A reasonable quality of life in the US — and we’re talking very reasonable — is $40,000 a year. It’s about $20 an hour. So that person just happened to already be sitting at Whole Foods or wherever store they’re at.
They get the order, they spend 20, 30 minutes picking, because it’s an inefficient pick method, you’re walking up and down the aisle. Then they package it up fast. Some of these guys have faster checkout processes now for these types of things, or they don’t have to checkout or then they’ve got to go from wherever they are to you, which is probably at least 10 or 20 minutes.
That whole process, and then they have to go from you back to the store, that’s an hour or so. That’s $20 on $80 of groceries.
Now you’ve got 25% of the cost there. And by the way, nobody does anything to break even. There has to be a net profit on that. That person needs a manager, that person needs technology, that person needs insurance, whatever vehicle needs insurance. You start stacking this all up.
Robots The project44 CEO isn’t surprised that traditional retailers can’t seem to profit from grocery e-commerce
Premack: Is it surprising to you that a lot of these traditional retailers, speaking generally, haven’t really been able to see a lot of profits from their grocery e-commerce offerings?
McCandless: It’s not surprising to me.
I don’t want to call them out specifically by brand, but I’ll just talk more about general trends and if they are in that bucket, then they’re in that bucket.
As a general trend, it doesn’t surprise me at all. The challenge is what people say is they make it up in density or they make it up in volume. That’s typically true in transportation because you can get multiple stops, but with perishable goods, you can’t.
Premack: What’s the solution then?
McCandless: You have to do a couple of things. Remember it takes 20 minutes or 30 minutes to walk the aisle floors and pick groceries. Instead of them going to the actual grocery store, it could be more like a traditional distribution center where all the product is pulled and available. It could be automated, it could be manual.
You can turn that 30-minute process into a five-minute process or even faster.
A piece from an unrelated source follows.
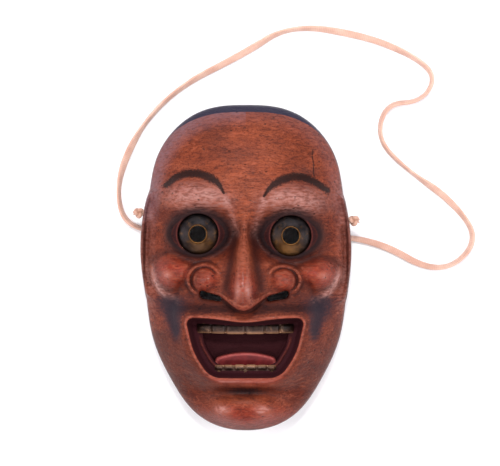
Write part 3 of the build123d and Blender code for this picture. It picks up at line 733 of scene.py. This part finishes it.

Rather than that person that’s doing a delivery, rather than them picking the groceries, can we have the orders all ready for them?
Then, what you have to do is you have to get that product closer to where the end customers are. So the challenge that you have then is getting the product closer to the end customer. (In urban areas,) it’s a really, really expensive space to now open a distribution center.
You have to have a distribution center in an urban area, it’s still out in the industrial part of town. You have to do high-velocity, high-fulfillment rates to get the product into the store — up to two, three, four times a day.
Or, the retail store has that product so that they don’t have to have these massive distribution centers right in our neighborhood that we all live in, which is super expensive rent.
That’s why I say step one is if you don’t know where your stuff’s at, and you can’t track that truck to get into that distribution center, then you can’t do any of these next phases. Just cost, cost, cost, waste, waste, waste, cost, cost.
Robots Despite the struggles for profitability, online grocery isn’t going away — and there are two models for how it will shake out
Premack: So where did you see these sort of grocery experiments going in the next five years? Do you think retailers will continue to have them or do you think they’ll pull back once they see that it’s a bit of a loss leader to continue to be involved in this space?
McCandless: I think they all have to struggle and have to find innovative ways to solve the challenge. I suspect it’ll either be very, very highly dominated by one or two companies. They can get massive amounts of density very close to the end-consumer.
Or, I could see it being where I think the World tends to be going, which is in marketplaces, which is essentially where there’s shared those high-velocity fulfillment grocery places that are in your backyard are actually shared facilities by multiple brands and then they’re all marketing and advertising and carrying their own stock-keeping unit (SKU) category and on their own way.